'''

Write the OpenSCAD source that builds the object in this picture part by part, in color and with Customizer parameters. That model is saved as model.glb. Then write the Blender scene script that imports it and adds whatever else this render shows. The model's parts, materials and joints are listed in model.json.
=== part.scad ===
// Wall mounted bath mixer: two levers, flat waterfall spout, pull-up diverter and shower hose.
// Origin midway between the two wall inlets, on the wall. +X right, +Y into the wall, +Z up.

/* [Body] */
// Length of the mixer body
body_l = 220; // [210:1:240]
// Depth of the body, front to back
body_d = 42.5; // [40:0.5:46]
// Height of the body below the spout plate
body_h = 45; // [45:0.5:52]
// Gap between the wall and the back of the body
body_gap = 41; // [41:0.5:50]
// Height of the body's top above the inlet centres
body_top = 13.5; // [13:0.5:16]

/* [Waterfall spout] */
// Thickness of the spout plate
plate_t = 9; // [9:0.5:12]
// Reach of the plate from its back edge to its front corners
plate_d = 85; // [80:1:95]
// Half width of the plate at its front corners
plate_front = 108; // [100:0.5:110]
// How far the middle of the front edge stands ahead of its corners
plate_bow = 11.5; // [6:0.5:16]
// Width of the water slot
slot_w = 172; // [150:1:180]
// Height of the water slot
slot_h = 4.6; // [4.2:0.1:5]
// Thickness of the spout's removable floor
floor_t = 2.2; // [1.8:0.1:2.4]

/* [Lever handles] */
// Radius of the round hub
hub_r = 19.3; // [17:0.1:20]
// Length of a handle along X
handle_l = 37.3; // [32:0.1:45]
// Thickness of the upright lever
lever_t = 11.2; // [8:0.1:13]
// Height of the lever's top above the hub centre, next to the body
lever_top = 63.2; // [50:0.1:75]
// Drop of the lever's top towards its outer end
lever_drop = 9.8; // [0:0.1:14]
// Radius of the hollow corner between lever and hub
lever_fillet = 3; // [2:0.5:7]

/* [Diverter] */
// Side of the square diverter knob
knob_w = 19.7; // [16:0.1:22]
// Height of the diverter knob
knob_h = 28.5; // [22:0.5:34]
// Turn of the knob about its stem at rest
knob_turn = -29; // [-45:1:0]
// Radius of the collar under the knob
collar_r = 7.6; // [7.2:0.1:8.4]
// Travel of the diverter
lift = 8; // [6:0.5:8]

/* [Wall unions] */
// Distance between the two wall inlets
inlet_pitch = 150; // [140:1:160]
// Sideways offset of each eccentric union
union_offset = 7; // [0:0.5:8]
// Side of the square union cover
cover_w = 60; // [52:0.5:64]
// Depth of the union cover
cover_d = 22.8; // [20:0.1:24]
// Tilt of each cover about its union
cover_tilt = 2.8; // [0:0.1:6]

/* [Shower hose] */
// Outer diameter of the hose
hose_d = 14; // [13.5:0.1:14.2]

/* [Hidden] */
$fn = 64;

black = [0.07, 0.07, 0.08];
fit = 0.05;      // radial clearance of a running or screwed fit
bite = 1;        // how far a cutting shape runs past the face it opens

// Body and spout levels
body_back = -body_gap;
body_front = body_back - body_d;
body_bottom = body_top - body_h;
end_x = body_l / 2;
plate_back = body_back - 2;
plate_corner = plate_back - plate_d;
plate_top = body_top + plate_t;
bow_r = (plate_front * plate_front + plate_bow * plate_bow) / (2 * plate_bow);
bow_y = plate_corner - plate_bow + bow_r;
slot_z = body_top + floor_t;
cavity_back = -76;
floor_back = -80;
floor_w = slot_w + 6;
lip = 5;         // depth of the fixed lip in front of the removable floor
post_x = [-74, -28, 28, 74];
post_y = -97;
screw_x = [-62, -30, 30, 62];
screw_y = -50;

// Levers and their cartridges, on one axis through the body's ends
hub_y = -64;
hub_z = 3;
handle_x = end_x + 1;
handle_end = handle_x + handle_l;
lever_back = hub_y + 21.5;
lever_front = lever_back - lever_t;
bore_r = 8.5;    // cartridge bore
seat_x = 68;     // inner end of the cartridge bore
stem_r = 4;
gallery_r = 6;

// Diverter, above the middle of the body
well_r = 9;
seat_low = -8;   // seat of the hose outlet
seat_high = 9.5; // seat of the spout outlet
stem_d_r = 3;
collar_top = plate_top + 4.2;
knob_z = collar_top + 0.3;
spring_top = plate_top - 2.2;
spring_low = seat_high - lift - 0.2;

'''

**Aim of the exercise**
Output the full listing exactly as it stands.

**Output**
Write the OpenSCAD source that builds the object in this picture part by part, in color and with Customizer parameters. That model is saved as model.glb. Then write the Blender scene script that imports it and adds whatever else this render shows. The model's parts, materials and joints are listed in model.json.
=== part.scad ===
// Wall mounted bath mixer: two levers, flat waterfall spout, pull-up diverter and shower hose.
// Origin midway between the two wall inlets, on the wall. +X right, +Y into the wall, +Z up.

/* [Body] */
// Length of the mixer body
body_l = 220; // [210:1:240]
// Depth of the body, front to back
body_d = 42.5; // [40:0.5:46]
// Height of the body below the spout plate
body_h = 45; // [45:0.5:52]
// Gap between the wall and the back of the body
body_gap = 41; // [41:0.5:50]
// Height of the body's top above the inlet centres
body_top = 13.5; // [13:0.5:16]

/* [Waterfall spout] */
// Thickness of the spout plate
plate_t = 9; // [9:0.5:12]
// Reach of the plate from its back edge to its front corners
plate_d = 85; // [80:1:95]
// Half width of the plate at its front corners
plate_front = 108; // [100:0.5:110]
// How far the middle of the front edge stands ahead of its corners
plate_bow = 11.5; // [6:0.5:16]
// Width of the water slot
slot_w = 172; // [150:1:180]
// Height of the water slot
slot_h = 4.6; // [4.2:0.1:5]
// Thickness of the spout's removable floor
floor_t = 2.2; // [1.8:0.1:2.4]

/* [Lever handles] */
// Radius of the round hub
hub_r = 19.3; // [17:0.1:20]
// Length of a handle along X
handle_l = 37.3; // [32:0.1:45]
// Thickness of the upright lever
lever_t = 11.2; // [8:0.1:13]
// Height of the lever's top above the hub centre, next to the body
lever_top = 63.2; // [50:0.1:75]
// Drop of the lever's top towards its outer end
lever_drop = 9.8; // [0:0.1:14]
// Radius of the hollow corner between lever and hub
lever_fillet = 3; // [2:0.5:7]

/* [Diverter] */
// Side of the square diverter knob
knob_w = 19.7; // [16:0.1:22]
// Height of the diverter knob
knob_h = 28.5; // [22:0.5:34]
// Turn of the knob about its stem at rest
knob_turn = -29; // [-45:1:0]
// Radius of the collar under the knob
collar_r = 7.6; // [7.2:0.1:8.4]
// Travel of the diverter
lift = 8; // [6:0.5:8]

/* [Wall unions] */
// Distance between the two wall inlets
inlet_pitch = 150; // [140:1:160]
// Sideways offset of each eccentric union
union_offset = 7; // [0:0.5:8]
// Side of the square union cover
cover_w = 60; // [52:0.5:64]
// Depth of the union cover
cover_d = 22.8; // [20:0.1:24]
// Tilt of each cover about its union
cover_tilt = 2.8; // [0:0.1:6]

/* [Shower hose] */
// Outer diameter of the hose
hose_d = 14; // [13.5:0.1:14.2]

/* [Hidden] */
$fn = 64;

black = [0.07, 0.07, 0.08];
fit = 0.05;      // radial clearance of a running or screwed fit
bite = 1;        // how far a cutting shape runs past the face it opens

// Body and spout levels
body_back = -body_gap;
body_front = body_back - body_d;
body_bottom = body_top - body_h;
end_x = body_l / 2;
plate_back = body_back - 2;
plate_corner = plate_back - plate_d;
plate_top = body_top + plate_t;
bow_r = (plate_front * plate_front + plate_bow * plate_bow) / (2 * plate_bow);
bow_y = plate_corner - plate_bow + bow_r;
slot_z = body_top + floor_t;
cavity_back = -76;
floor_back = -80;
floor_w = slot_w + 6;
lip = 5;         // depth of the fixed lip in front of the removable floor
post_x = [-74, -28, 28, 74];
post_y = -97;
screw_x = [-62, -30, 30, 62];
screw_y = -50;

// Levers and their cartridges, on one axis through the body's ends
hub_y = -64;
hub_z = 3;
handle_x = end_x + 1;
handle_end = handle_x + handle_l;
lever_back = hub_y + 21.5;
lever_front = lever_back - lever_t;
bore_r = 8.5;    // cartridge bore
seat_x = 68;     // inner end of the cartridge bore
stem_r = 4;
gallery_r = 6;

// Diverter, above the middle of the body
well_r = 9;
seat_low = -8;   // seat of the hose outlet
seat_high = 9.5; // seat of the spout outlet
stem_d_r = 3;
collar_top = plate_top + 4.2;
knob_z = collar_top + 0.3;
spring_top = plate_top - 2.2;
spring_low = seat_high - lift - 0.2;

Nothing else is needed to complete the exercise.